Percy Calls Israel’s West Bank Settlements ‘provocative’

Sen. Charles Percy (D. III.), calling Israel’s “extensive” West Bank settlements “provocative,” told a group of Jewish leaders yesterday that the settlements discouraged Jordan from entering into peace negotiations with the Jewish State. He said he had been assured that King Hussein wants to enter into negotiations with Israel.

Percy, chairman of the Foreign Relations Committee, spoke to a closed meeting of the Conference of Presidents of Major American Jewish Organizations. The meeting with the some 100 Jewish leaders was requested by Percy, who is seeking re-election.

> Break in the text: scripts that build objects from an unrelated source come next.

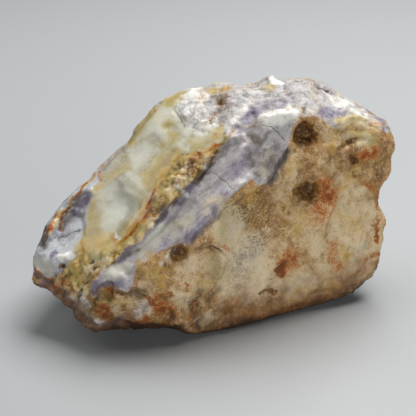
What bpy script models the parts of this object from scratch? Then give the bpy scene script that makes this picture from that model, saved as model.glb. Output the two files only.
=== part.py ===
"""Rough opal: a broken hand specimen about 10 cm long, one solid that stands on a small flat.

The stone is blocked out as the convex hull of its knapped corners, worn a little, and then
carved: raised crusts and knobs, hollows, pits, grooves and a rough grain. +X is the stone's
length, -Y its show side, and Z is up from the flat it rests on. Everything is in metres.
"""

import bmesh
import bpy
import numpy as np
from mathutils import Vector, noise

# Fineness of the carving, and of the finished solid.
CARVING_VOXEL = 0.0010
WORN_EDGE_PASSES = 5
FINISHED_TRIANGLES = 8000

# How much of the lowest point is ground away to leave the flat that the stone rests on.
REST_FLAT_CUT = 0.0005

# Broad unevenness of the broken faces, and the knobbly grain of the rind: (height, spacing).
SWELL = (0.0010, 0.0150)
GRAIN = (0.0006, 0.0045)

# The stone's overall colour and finish.
RIND_COLOUR = (0.56, 0.47, 0.34, 1.0)
RIND_ROUGHNESS = 0.45

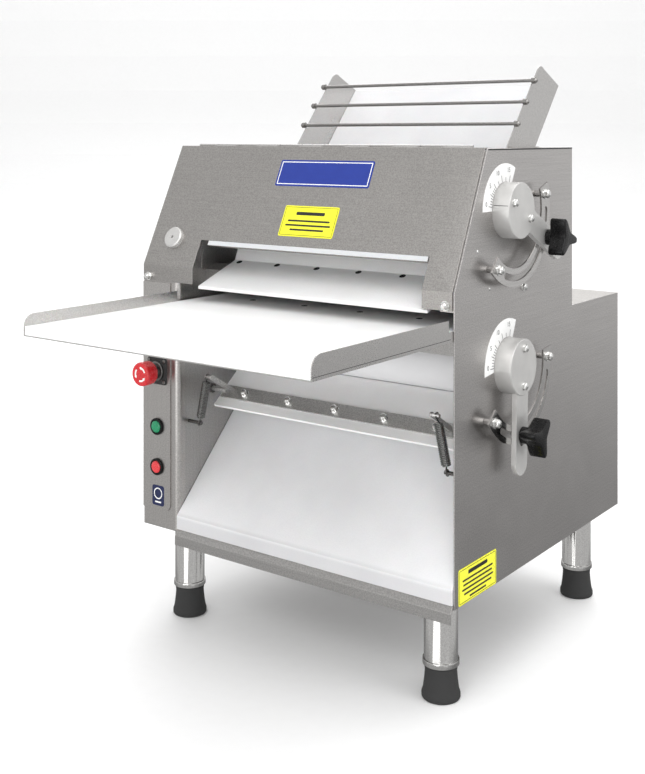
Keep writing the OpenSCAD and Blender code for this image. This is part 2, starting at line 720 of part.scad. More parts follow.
module tray_guard(x) {
    corner = 18;
    y1 = tray_back;
    sheet_x(x, guard_t, [[-tray_front + corner, guard_top], [-tray_front + corner, guard_top - corner],
        [-tray_front, guard_top - corner], [-tray_front, pan_z], [y1, pan_z], [y1, tray_z], [-12, tray_z],
        [-12, guard_top]]);
    intersection() {
        facing_x(x, -tray_front + corner, guard_top - corner) cylinder(h = guard_t, r = corner);
        translate([x - 1, -tray_front - 1, guard_top - corner - 4]) cube([guard_t + 2, corner + 2, corner + 5]);
    }
}

// Pan with two side guards; it slides out to the front
module tray_pan() color("silver") {
    translate([tray_l, -tray_front, pan_z]) cube([tray_x1 - tray_l, tray_front + tray_back, guard_t]);
    tray_guard(tray_l);
    tray_guard(tray_x1 - guard_t);
}

// White board in the pan, with its row of sunk screws
module tray_board() color("white") difference() {
    translate([tray_l + guard_t + 0.3, -tray_front + 1, pan_z + guard_t])
        cube([tray_x1 - tray_l - 2 * guard_t - 0.6, tray_front + tray_back - 2, tray_t]);
    for (i = [-1.5:1.5]) translate([bay_c + i * tray_hole_pitch, 73, tray_z - 3]) cylinder(h = 5, d = 8);
}

// ---- Lower scraper ----

module on_scraper() translate([0, scraper_y, scraper_z]) rotate([scraper_a, 0, 0]) children();
blade_l0 = bay_l + 25;
blade_l1 = bay_r - 23;

// Distance up the blade at which it meets the roller
function blade_reach() = let (d = front_axis(lower) - [scraper_y, scraper_z],
    v = d[0] * cos(scraper_a) + d[1] * sin(scraper_a), n = d[1] * cos(scraper_a) - d[0] * sin(scraper_a))
    v - sqrt(pow(roller_d / 2 + blade_gap, 2) - n * n);

module scraper_blade() color("white") on_scraper() translate([blade_l0, -blade_low, -board_t])
    cube([blade_l1 - blade_l0, blade_low + blade_reach(), board_t]);

// Clamping bar with its two spring arms, its pivots and its nuts
module scraper_bar() color("silver") {
    on_scraper() {
        translate([blade_l0 + 5, -bar_w / 2, 0]) cube([blade_l1 - blade_l0 - 10, bar_w, bar_t]);
        for (x = [bay_l + 0.3, blade_l1 - 12]) translate([x, 0, pivot_n]) rotate([0, 90, 0])
            cylinder(h = x < bay_c ? blade_l0 + 12 - x : bay_r - 0.3 - x, d = pivot_d);
    }
    for (side = [-1, 1]) {
        x = side < 0 ? bay_l + arm_x : bay_r - arm_x - 3;
        link_x(x, 3, [scraper_y, scraper_z] + 7 * [-sin(scraper_a), cos(scraper_a)], [spring_y, spring_top_z], 8);
        bar_x(side < 0 ? bay_l + spring_in + 18 : x, side < 0 ? x + 1 : bay_r - spring_in - 18,
            spring_y, spring_top_z, 6);
    }
    on_scraper() for (i = [-2:2]) translate([bay_c + i * nut_pitch, 0, bar_t]) {
        cylinder(h = 1.2, d = 14);
        cylinder(h = 6, d = 11.5, $fn = 6);
    }
}

// Spring studs and the bushes of the scraper's pivots, on both walls
module wall_studs() color("gray") {
    n = pivot_n;
    py = scraper_y - n * sin(scraper_a);
    pz = scraper_z + n * cos(scraper_a);
    for (x = [bay_l, bay_r - 6]) difference() {
        bar_x(x, x + 6, py, pz, 16);
        bar_x(x - 1, x + 7, py, pz, pivot_d + 2 * run_fit);
    }
    bar_x(bay_l, bay_l + spring_wall + 4, spring_y, spring_low_z, 6);
    bar_x(bay_r - spring_wall - 4, bay_r, spring_y, spring_low_z, 6);
}

// Close-wound tension spring between a stud and an arm, with a ring at each end
module spring(side) color("dimgray") {
    wire = 2.2;
    coil_d = 15;
    edge = side < 0 ? bay_l : bay_r;
    top_x = edge - side * (arm_x - 8);
    low_x = edge - side * spring_wall;
    ring_r = 4.4;
    height = spring_top_z - spring_low_z;
    lean = atan2(top_x - low_x, height);
    long = norm([top_x - low_x, height]);
    coils = floor((long - 4 * ring_r + 2) / wire);
    for (p = [[top_x, spring_top_z], [low_x, spring_low_z]]) translate([p[0], spring_y, p[1]]) rotate([0, 90, 0])
        rotate_extrude($fn = 32) translate([ring_r, 0]) circle(d = wire, $fn = 16);
    translate([low_x, spring_y, spring_low_z]) rotate([0, lean, 0]) {
        translate([0, 0, (long - coils * wire) / 2]) rotate_extrude($fn = 32) {
            translate([coil_d / 2 - wire, 0]) square([wire / 2, coils * wire]);
            for (i = [0:coils - 1]) translate([coil_d / 2 - wire / 2, (i + 0.5) * wire]) circle(d = wire, $fn = 16);
        }
        for (z = [ring_r - 0.5, long - ring_r - 4.5]) translate([0, 0, z]) cylinder(h = 5, d = wire, $fn = 16);
        for (z = [(long - coils * wire) / 2, (long + coils * wire) / 2 - 2]) translate([0, 0, z])
            cylinder(h = 2, d = coil_d - wire);
    }
}
module spring_left() spring(-1);
module spring_right() spring(1);

// ---- Controls ----

module facing_front(y, z) translate([control_x, y, z]) rotate([90, 0, 0]) children();

// Square plate, neck and contact block of the stop button
module estop_base() color("dimgray") {
    facing_front(-sheet, estop_z) difference() {
        union() {
            translate([-22.5, -22.5, 0]) cube([45, 45, 1.5]);
            cylinder(h = 12, d = 30);
            translate([0, 0, -sheet * 2 - 24]) cylinder(h = sheet * 2 + 25, d = control_bore - 0.3);
            translate([-14, -14, -sheet * 2 - 30]) cube([28, 28, 28]);
        }
        translate([0, 0, 2]) cylinder(h = 12, d = 20 + 2 * run_fit);
    }
}

// Red head on its stem
estop_travel = 4;
module estop_head() color("red") facing_front(-sheet - 12 - estop_travel, estop_z) {
    translate([0, 0, -8]) cylinder(h = 9, d = 20);
    cylinder(h = 4, d1 = 34, d2 = mushroom_d);
    translate([0, 0, 4]) cylinder(h = 17, d = mushroom_d);
    translate([0, 0, 21]) cylinder(h = 4, d1 = mushroom_d, d2 = mushroom_d - 8);
}

// Bright bezels with their contact blocks
module button_bezels() color("silver") for (z = [green_z, red_z]) facing_front(-sheet, z) difference() {
    union() {
        cylinder(h = 2.5, d = bezel_d);
        translate([0, 0, 2.5]) cylinder(h = 1.5, d1 = bezel_d, d2 = bezel_d - 3);
        translate([0, 0, -2 * sheet - 14]) cylinder(h = 2 * sheet + 14, d = control_bore - 0.3);
        translate([-12, -14, -2 * sheet - 30]) cube([24, 28, 28]);
    }
    translate([0, 0, -6]) cylinder(h = 12, d = 20 + 2 * run_fit);
}
module button_cap(z) facing_front(-sheet, z) {
    translate([0, 0, -2.5]) cylinder(h = 7.5, d = 20);
    translate([0, 0, 5]) cylinder(h = 1, d1 = 20, d2 = 17);
}
module green_cap() color("green") button_cap(green_z);
module red_cap() color("red") button_cap(red_z);

// ---- Drive ----

// Gearbox on the bay wall, and the motor on it
module gearmotor() color("steelblue") difference() {
    union() {
        translate([bay_l, motor_y - 70, motor_z - 60]) cube([110, 140, 120]);
        bar_x(bay_l + 110, bay_l + 330, motor_y, motor_z, 130);
        bar_x(bay_l + 330, bay_l + 350, motor_y, motor_z, 120);
        translate([bay_l + 150, motor_y - 35, motor_z + 55]) cube([90, 70, 45]);
        translate([bay_l + 30, motor_y - 60, sheet]) cube([270, 120, 40]);
        translate([bay_l + 30, motor_y - 20, sheet]) cube([60, 40, 100]);
    }
    bar_x(bay_l - 1, bay_l + 30, motor_y, motor_z, shaft_d + 2 * run_fit);
}

module motor_sprocket() color("gray") {
    bar_x(shaft_l0, bay_l + 28, motor_y, motor_z, shaft_d);
    sprocket([motor_y, motor_z], lower_chain_x);
}

// Loop round two equal sprockets
module chain(a, b, x) {
    dir = b - a;
    facing_x(x, a[0], a[1]) rotate(atan2(dir[1], dir[0])) difference() {
        chain_shape(norm(dir), sprocket_r + 0.3 + chain_t, sprocket_t);
        translate([0, 0, -1]) chain_shape(norm(dir), sprocket_r + 0.3, sprocket_t + 2);
    }
}
module chain_shape(long, r, t) {
    cylinder(h = t, r = r);
    translate([long, 0, 0]) cylinder(h = t, r = r);
    translate([0, -r, 0]) cube([long, 2 * r, t]);
}
module drive_chains() color("dimgray") {
    chain(rear_axis(lower), rear_axis(upper), upper_chain_x);
    chain([motor_y, motor_z], rear_axis(lower), lower_chain_x);
}

place() left_panel();
place() right_panel();
place() bay_wall();
place() column_front();
place() control_cover();
place() rear_cover();
place() tower_top();
place() base_pan();
place() tray_rail();
place() legs();
place() feet();
place() cable_gland();
place() hinge_leaf_fixed();
place() hood_panel();
place() hood_hinge_leaf();
place() hood_knob();
place() hood_screw_left();
place() hood_screw_right();
place() hopper_body();
place() hopper_liner();
place() hopper_rods();
place() bearing_housings();
place() infeed_guide();
place() upper_front_roller();
place() upper_front_shaft();
place() upper_rear_roller();
place() upper_rear_shaft();
place() upper_carriers();
place() upper_scraper();
place() upper_drum();
place() upper_lever();
place() upper_knob();
place() upper_quadrant();
place() lower_front_roller();
place() lower_front_shaft();
place() lower_rear_roller();
place() lower_rear_shaft();
place() lower_carriers();
place() lower_drum();
place() lower_lever();
place() lower_knob();
place() lower_quadrant();
place() upper_chute();
place() chute_rail();
place() slide_sheet();
place() tray_pan();
place() tray_board();
place() scraper_blade();
place() scraper_bar();
place() wall_studs();
place() spring_left();
place() spring_right();
place() estop_base();
place() estop_head();
place() button_bezels();
place() green_cap();
place() red_cap();
place() gearmotor();
place() motor_sprocket();
place() drive_chains();
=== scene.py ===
"""Dough sheeter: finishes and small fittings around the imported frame, laid out as a Blender add-on."""

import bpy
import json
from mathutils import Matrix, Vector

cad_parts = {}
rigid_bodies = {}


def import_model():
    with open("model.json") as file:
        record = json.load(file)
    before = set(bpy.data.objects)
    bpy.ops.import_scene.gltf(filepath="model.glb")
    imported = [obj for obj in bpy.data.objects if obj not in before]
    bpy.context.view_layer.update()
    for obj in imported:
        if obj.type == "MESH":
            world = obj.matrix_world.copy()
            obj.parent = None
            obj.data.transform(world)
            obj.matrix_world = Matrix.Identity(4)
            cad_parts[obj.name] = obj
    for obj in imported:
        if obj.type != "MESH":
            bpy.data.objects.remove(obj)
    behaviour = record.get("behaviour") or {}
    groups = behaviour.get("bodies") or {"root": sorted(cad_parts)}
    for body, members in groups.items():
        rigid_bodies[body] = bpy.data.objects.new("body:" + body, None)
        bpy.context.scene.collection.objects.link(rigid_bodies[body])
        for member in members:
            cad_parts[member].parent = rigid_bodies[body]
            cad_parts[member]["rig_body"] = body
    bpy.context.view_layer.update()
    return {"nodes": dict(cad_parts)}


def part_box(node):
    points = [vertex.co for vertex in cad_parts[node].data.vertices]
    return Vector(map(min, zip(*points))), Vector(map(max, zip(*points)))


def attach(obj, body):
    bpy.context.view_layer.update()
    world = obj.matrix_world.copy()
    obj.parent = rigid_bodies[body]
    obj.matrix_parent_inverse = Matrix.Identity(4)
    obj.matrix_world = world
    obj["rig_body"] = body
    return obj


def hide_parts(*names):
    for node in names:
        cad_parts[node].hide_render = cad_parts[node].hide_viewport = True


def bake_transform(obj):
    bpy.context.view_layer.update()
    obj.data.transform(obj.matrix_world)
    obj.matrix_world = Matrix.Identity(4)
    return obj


bl_info = {
    "name": "Dough Sheeter Builder",
    "version": (1, 0, 0),
    "blender": (4, 5, 0),
    "location": "View3D > Sidebar > Sheeter",
    "description": "Builds the finishes and fittings of a two-stage dough sheeter",
    "category": "Object",
}

import json
import math

import bmesh
import bpy
import numpy as np
from mathutils import Vector

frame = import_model()
MM = 0.001


# ---- Places -------------------------------------------------------------------------------


def corner_of_body():
    """The body's front right bottom corner: the right panel's largest X, and its least Y and Z."""
    low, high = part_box("right_panel")
    return np.array([high.x, low.y, low.z])


BODY_CORNER = corner_of_body()
SIDE = np.array([1.0, 0.0, 0.0])
BACK = np.array([0.0, 1.0, 0.0])
RISE = np.array([0.0, 0.0, 1.0])
KNEE_Z, RIDGE_Y, TOWER_Z = 442.0, 95.0, 642.0
SLOPE = math.atan2(RIDGE_Y, TOWER_Z - KNEE_Z)
UP_SLOPE = np.array([0.0, math.sin(SLOPE), math.cos(SLOPE)])
OUT_OF_SLOPE = np.array([0.0, -math.cos(SLOPE), math.sin(SLOPE)])
HOOD_OUT = 1.8
BAY_CENTRE = -266.0
BAY_LEFT, BAY_RIGHT = -530.0, -2.0


def at(x, y, z):
    """A point in millimetres from the body's corner, as metres in the frame."""
    return BODY_CORNER + np.array([x, y, z], float) * MM


def on_side(stage, radius, degrees, x):
    """A point on the right side: x out of the panel, and a radius and angle about an adjuster's centre."""
    turn = math.radians(degrees)
    return at(x, stage["y"] + radius * math.cos(turn), stage["z"] + radius * math.sin(turn))


def radial(degrees):
    """The directions out and round at an angle on the right side."""
    a = math.radians(degrees)
    return math.cos(a) * BACK + math.sin(a) * RISE, -math.sin(a) * BACK + math.cos(a) * RISE


def on_hood(x, s, out=0.0):
    """A point on the hood's leaning face: s up the slope from its knee and out of the sheet."""
    return at(x, 0, KNEE_Z) + (UP_SLOPE * s + OUT_OF_SLOPE * (HOOD_OUT + out)) * MM


# Each adjuster's centre on the right panel, its lever's angle, its arc's bolts and its dial's ends
STAGES = {
    "upper": dict(y=150.0, z=550.0, lever=333.0, bolts=(237.0, 372.0), dial=(63.0, 180.0)),
    "lower": dict(y=156.0, z=317.0, lever=268.0, bolts=(225.0, 360.0), dial=(67.0, 186.0)),
}


# ---- Shells -------------------------------------------------------------------------------


def unit(v):
    return np.asarray(v, float) / np.linalg.norm(v)


def across(axis):
    """Two unit vectors at right angles to an axis and to each other."""
    axis = unit(axis)
    first = unit(np.cross(axis, SIDE if abs(axis[0]) < 0.9 else BACK))
    return first, np.cross(axis, first)


def skin(grid, ring=True, caps=True):
    """Shell from rows of points: each point joins its neighbour in the row and in the next row.
    ring closes every row on itself, and caps fills the first and the last row."""
    rows, cols = grid.shape[:2]
    i, j = np.meshgrid(np.arange(rows - 1), np.arange(cols if ring else cols - 1), indexing="ij")
    k = (j + 1) % cols
    quads = np.stack([i * cols + j, i * cols + k, (i + 1) * cols + k, (i + 1) * cols + j], -1)
    faces = quads.reshape(-1, 4).tolist()
    if caps:
        faces += [list(range(cols))[::-1], list(range((rows - 1) * cols, rows * cols))]
    return grid.reshape(-1, 3), faces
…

The Senator said he opposed the establishment of on independent Palestinian state but asserted that the Palestinian people needed a national homeland, which he said should be in some form of confederation with Jordan. He said he regarded Yasir Arafat, the Palestine Liberation Organization chief, as a “relative moderate compared with George Habash,” the leader of the Popular Front for the Liberation of Palestine.

DEFENDS HIS SUPPORT FOR AWACS SALE

The senior Senator from Illinois also defended his support for the 1981 sale of AWACS reconnaissance planes and other advanced weaponry to Saudi Arabia, which he termed as a “moderate” Arab state “compared with Libya and Syria.” He said the military balance had not shifted against Israel as a result of the U.S. arms sale to the Saudis.

On other topics, Percy was reported to have appeared uncomfortable with a question about why the U.S. did not move its Embassy to Jerusalem. He said “the time was not ripe” for such a move and that he would not seek to push the Reagan Administration into such a step at this time.

Percy said he strongly opposed any demands by Syria or its surrogates in Lebanon that the government of President Amin Gemayel abrogate its May 17 security and withdrawal accord with Israel. The Administration, he said, was strongly opposed to any such action. He said that he had personally urged President Hosni Mubarak of Egypt to return his Ambassador to Israel and to resume progress toward normalization between the two countries.

In a statement distributed at the meeting, Percy detailed various actions he has taken in opposing the Arab boycott and supporting the right of Soviet Jews to live as Jews and to emigrate.

Former Republican Senator Jacob Javits of New York, who was a surprise guest at the meeting, distributed a statement to the Jewish leaders supporting Percy’s re-election bid.